Hawaii's governor and one of its two senators could lose their primaries on Saturday, with a new poll showing both Gov. Neil Abercrombie (D) and appointed Sen. Brian Schatz (D) falling behind their challengers. The Honolulu Star-Advertiser poll, conducted by Ward Research, shows Abercrombie trailing state Sen. David Ige by 18 points and Schatz trailing Rep. Colleen Hanabusa by eight.

Pretty dire straits, right?

One problem: Polling in Hawaii — and especially primary polling — is notoriously unreliable. And we don't mean off-by-a-few points unreliable. We mean often vastly different-from-the-final-result unreliable.

In fact, in the Senate race, another recent poll had showed Schatz with a clear lead. The automated poll for the Civil Beat Web site, by the Merriman River Group, showed Schatz ahead by the same margin by which the Star-Advertiser shows Hanabusa leading — eight points.

So whom to believe? Probably nobody — at least insofar as you're trying to predict what happens Saturday. The recent history of Hawaii polling is not a happy one, with both of these pollsters showing late surveys whose results were far afield of the eventual margin.

Here's a recap of some major recent Democratic primaries, along with one special election (the 2010 race for Hawaii's 1st District). Results from late Civil Beat and Star-Advertiser polls — from the final few weeks of the campaign — are compared with the actual margin, with polls showing the wrong winner in the negative:

(A note on the above: Civil Beat wasn't around to poll the 2002 election, so its results aren't included. Also, the Star-Advertiser merger happened in 2010. Previous polls were conducted for the Advertiser, but given that the pollster is the same, they are listed above as Star-Advertiser polls.)

Civil Beat missed the final margin in the 2012 Democratic Senate primary by 18 points and the 2010 special election by six points. In the former case, it had former congressman Ed Case (D-Hawaii) leading then-Rep. Mazie Hirono by one point; Hirono won a little more than a week later by 17 points.

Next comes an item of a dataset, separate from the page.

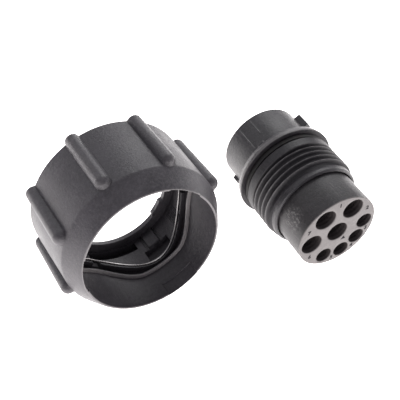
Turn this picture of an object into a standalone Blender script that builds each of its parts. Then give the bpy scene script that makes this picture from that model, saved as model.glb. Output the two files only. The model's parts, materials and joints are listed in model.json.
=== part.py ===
"""Trailer wiring connector, unmated: a bayonet coupling ring lying beside its plug.

Blender 4.5. Metres, +Z up. The ring's axis runs along Y with its mouth at -Y. Each piece is drawn
along the local Y axis of its own unit (0 at the unit's front end) and placed by a parent empty.
"""
import math

import bmesh
import bpy
from mathutils import Matrix

MM = 0.001

# Driving dimensions, in millimetres
RING_MOUTH = (-22.82, -11.66, 22.79)
PLUG_FACE = (29.10, -20.87, 13.34)
PLUG_TILT = 4.57
PLUG_YAW = 2.05

RING_LENGTH = 26.6
RING_CONE = 5.6
MOUTH_R = 18.37
MOUTH_LIP_R = 19.0
BARREL_FRONT_R = 22.1
BARREL_REAR_R = 22.55
LAND_R = 17.8
LEDGE_NEAR = 9.6
LEDGE_DROP = 4.6
WAVE_PHASE = -66.0
STARTS = 3
RIBS = 8
RIB_R = 2.05
RIB_CREST_R = 24.5
RIB_START = 5.4
LIP_R = 15.15
LIP_FRONT = 22.6
LIP_REAR = 24.2
REAR_R = 18.5
TRACK_R = 19.3
SPRING_OUT_R = 17.0
SPRING_IN_R = 16.0
SPRING_MID = 15.1
SPRING_WAVE = 3.3
SPRING_THICK = 0.6

PLUG_LENGTH = 41.88
FACE_R = 12.36
SLEEVE_FRONT = 10.74
SLEEVE_BORE_R = 12.66
SLEEVE_NOSE_R = 13.4
THREAD_ROOT_R = 13.55
THREAD_R = 14.4
THREAD_FRONT = 12.1
THREAD_PITCH = 2.0
THREAD_TURNS = 5
COLLAR_END = 25.0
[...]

Star-Advertiser/Advertiser polling differed from the final result in the Democratic primary in the state's 2012 2nd Congressional District by 29 points(!) and in the state's 2002 governor primary by 19 points. In the latter case, it was again Case vs. Hirono. The poll had Hirono up by 20 points; two weeks later, she won by one.

This is not meant to pick on pollsters. Polls, after all, are not meant to predict elections, and things can theoretically change in a hurry in the final weeks of an election.

Also, as we've written before, polling in Hawaii is difficult for a host of reasons — and in large part because the state's large Asian American population is more difficult to correctly sample and often less willing to answer a pollster's questions.

This is especially a problem given that many of the state's big Democratic primaries pit a white candidate against an Asian American one. Advertiser polling in 2002 and 2010 showed a better picture for the Asian American candidates in those races than was probably the case, while Civil Beat's 2012 poll skewed heavily toward the white candidate, Case.

Both the state's gubernatorial and Senate races this year, for what it's worth, again pit a white candidate against an Asian American one.

Abercrombie is definitely in trouble — both Civil Beat and Star-Advertiser polling show this — but the Schatz-Hanabusa race shouldn't be judged by one poll.

Ultimately, the best course of action when it comes to polls in Hawaii is to take them with a grain of salt. They have been off before, and on Saturday, one of them is liable to be off again.

Update 1:20 p.m.: Civil Beat just happens to have posted an explanation today about why it's 2012 polling was off and what it has done since to address the issue (h/t Seth Rosenthal):

Looking closely at the those polls, it quickly became apparent that the results had systematically underestimated Senator Hirono’s standing among AJA voters — our polls frequently found her to be receiving just about half of the AJA vote, which we concluded was at odds with our knowledge of Hawaii’s political landscape, not to mention common sense. And given that the Senate primary pitted an AJA candidate against a Caucasian, this mattered a great deal to the polling outcomes (in contrast to the CD 2 race, where voter ethnicity played very little role).
To figure out how this happened, and guard against it happening again, we dedicated a portion of each of our Civil Beat polls in 2013 and early 2014 to testing a number of hypotheses. In fact, if you have responded to any of our polls during the past two years, you may have been asked to answer a few questions about how you voted in 2012. Those questions were included to help us resolve the issues we encountered in 2012.